• DATA PROVIDED:
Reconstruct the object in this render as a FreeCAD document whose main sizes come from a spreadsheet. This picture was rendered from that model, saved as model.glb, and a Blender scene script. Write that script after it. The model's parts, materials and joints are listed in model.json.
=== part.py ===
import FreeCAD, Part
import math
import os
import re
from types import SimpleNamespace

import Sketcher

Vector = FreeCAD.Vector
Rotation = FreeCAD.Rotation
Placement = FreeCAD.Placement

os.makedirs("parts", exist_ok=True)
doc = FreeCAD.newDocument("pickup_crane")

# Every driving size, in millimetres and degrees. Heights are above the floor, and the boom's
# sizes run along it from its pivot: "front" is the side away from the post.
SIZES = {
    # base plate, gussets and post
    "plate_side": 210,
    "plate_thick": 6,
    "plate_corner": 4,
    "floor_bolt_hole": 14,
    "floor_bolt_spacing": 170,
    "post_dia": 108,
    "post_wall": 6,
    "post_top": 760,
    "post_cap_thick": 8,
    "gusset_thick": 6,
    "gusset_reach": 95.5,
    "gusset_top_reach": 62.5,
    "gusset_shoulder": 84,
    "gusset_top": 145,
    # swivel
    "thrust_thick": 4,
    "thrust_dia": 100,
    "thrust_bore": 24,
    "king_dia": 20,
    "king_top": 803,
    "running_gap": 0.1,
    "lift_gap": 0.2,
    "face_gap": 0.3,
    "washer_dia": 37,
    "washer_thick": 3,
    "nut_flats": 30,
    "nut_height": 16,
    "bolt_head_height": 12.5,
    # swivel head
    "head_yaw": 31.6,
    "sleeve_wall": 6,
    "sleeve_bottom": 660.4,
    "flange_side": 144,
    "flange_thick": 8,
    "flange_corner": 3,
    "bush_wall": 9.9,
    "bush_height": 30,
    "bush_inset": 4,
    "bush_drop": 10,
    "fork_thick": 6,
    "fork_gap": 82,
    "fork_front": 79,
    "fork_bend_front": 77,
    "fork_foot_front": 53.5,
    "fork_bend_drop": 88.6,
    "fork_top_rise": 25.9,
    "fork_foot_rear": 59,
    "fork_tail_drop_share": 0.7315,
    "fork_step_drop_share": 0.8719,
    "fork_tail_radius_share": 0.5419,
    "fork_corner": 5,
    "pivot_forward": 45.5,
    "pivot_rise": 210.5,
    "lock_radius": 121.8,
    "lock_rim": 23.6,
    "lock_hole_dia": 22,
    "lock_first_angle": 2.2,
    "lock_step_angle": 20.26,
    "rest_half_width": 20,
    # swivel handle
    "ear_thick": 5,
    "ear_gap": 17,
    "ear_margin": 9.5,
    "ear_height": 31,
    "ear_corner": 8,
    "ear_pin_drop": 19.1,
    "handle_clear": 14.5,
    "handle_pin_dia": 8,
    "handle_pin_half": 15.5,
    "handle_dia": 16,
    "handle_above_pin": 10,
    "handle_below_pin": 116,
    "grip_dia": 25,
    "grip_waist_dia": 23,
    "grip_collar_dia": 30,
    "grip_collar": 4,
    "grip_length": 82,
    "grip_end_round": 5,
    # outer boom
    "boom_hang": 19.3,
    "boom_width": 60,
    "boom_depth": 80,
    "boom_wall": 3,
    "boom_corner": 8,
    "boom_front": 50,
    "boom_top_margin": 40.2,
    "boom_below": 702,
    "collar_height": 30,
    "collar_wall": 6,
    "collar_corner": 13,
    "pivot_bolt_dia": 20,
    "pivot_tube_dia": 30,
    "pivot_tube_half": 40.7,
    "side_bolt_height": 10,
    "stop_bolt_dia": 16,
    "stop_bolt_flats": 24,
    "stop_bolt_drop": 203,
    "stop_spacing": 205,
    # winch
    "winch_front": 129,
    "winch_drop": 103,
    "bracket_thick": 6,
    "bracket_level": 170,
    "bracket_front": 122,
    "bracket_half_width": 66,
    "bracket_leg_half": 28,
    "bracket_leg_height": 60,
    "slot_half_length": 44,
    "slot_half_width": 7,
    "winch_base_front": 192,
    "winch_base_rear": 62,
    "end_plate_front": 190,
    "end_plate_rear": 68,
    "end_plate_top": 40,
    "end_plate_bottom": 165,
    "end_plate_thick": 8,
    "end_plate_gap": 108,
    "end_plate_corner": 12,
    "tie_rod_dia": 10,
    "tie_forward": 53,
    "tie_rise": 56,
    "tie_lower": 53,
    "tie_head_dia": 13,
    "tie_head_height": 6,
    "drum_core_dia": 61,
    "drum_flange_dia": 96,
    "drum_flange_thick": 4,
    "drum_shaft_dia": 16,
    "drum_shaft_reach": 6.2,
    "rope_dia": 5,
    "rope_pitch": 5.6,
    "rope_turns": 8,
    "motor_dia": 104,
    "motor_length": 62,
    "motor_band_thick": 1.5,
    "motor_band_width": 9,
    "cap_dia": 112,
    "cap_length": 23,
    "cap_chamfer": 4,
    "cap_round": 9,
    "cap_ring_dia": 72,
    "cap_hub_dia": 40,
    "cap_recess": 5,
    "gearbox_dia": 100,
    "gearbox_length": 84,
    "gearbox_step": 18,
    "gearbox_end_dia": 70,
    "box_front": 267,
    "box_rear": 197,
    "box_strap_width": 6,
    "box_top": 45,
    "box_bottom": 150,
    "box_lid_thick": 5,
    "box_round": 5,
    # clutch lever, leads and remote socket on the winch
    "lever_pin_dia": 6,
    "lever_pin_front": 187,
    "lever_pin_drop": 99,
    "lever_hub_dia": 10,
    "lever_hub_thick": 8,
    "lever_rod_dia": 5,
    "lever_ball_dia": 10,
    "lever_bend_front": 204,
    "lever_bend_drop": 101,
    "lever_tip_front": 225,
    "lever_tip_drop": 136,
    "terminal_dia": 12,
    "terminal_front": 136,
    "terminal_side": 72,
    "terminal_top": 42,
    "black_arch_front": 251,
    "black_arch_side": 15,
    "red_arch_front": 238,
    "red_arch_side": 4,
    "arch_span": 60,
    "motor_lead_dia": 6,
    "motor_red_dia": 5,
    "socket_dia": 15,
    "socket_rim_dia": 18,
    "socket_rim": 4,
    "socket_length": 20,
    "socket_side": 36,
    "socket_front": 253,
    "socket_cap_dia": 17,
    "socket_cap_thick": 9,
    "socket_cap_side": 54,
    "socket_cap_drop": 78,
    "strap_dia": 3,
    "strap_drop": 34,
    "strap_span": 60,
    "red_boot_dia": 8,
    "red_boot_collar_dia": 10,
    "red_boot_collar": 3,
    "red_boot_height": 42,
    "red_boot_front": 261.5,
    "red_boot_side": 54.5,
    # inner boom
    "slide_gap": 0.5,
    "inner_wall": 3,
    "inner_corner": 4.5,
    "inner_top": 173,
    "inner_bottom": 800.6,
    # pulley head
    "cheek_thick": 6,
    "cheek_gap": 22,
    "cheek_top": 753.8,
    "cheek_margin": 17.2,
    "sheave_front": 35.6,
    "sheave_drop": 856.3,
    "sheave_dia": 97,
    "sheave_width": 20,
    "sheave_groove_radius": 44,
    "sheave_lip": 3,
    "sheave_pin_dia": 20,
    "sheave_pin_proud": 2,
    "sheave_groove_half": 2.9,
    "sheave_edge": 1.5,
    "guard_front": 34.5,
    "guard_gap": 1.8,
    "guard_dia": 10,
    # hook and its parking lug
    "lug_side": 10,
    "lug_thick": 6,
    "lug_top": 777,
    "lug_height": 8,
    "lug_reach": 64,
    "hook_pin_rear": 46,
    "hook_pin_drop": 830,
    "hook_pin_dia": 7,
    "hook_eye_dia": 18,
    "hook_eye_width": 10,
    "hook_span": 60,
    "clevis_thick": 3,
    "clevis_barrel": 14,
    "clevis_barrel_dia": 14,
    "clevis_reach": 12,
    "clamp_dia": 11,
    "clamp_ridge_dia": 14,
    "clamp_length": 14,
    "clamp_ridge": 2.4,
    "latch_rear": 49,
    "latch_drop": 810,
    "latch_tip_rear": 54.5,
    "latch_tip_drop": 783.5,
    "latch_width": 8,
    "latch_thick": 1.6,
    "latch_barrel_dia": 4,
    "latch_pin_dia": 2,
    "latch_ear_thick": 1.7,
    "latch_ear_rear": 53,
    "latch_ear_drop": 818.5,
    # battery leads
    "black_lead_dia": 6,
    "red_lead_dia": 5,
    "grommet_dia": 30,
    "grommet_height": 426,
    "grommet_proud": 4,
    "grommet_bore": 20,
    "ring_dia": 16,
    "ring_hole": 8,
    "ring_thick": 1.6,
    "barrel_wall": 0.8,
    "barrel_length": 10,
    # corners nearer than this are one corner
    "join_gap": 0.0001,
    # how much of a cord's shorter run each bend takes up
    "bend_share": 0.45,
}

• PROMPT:
Identify every line where the string "FreeCAD" appears.

• ANSWER TO THE EXERCISE:
Reconstruct the object in this render as a FreeCAD document whose main sizes come from a spreadsheet. This picture was rendered from that model, saved as model.glb, and a Blender scene script. Write that script after it. The model's parts, materials and joints are listed in model.json.
import FreeCAD, Part
Vector = FreeCAD.Vector
Rotation = FreeCAD.Rotation
Placement = FreeCAD.Placement
doc = FreeCAD.newDocument("pickup_crane")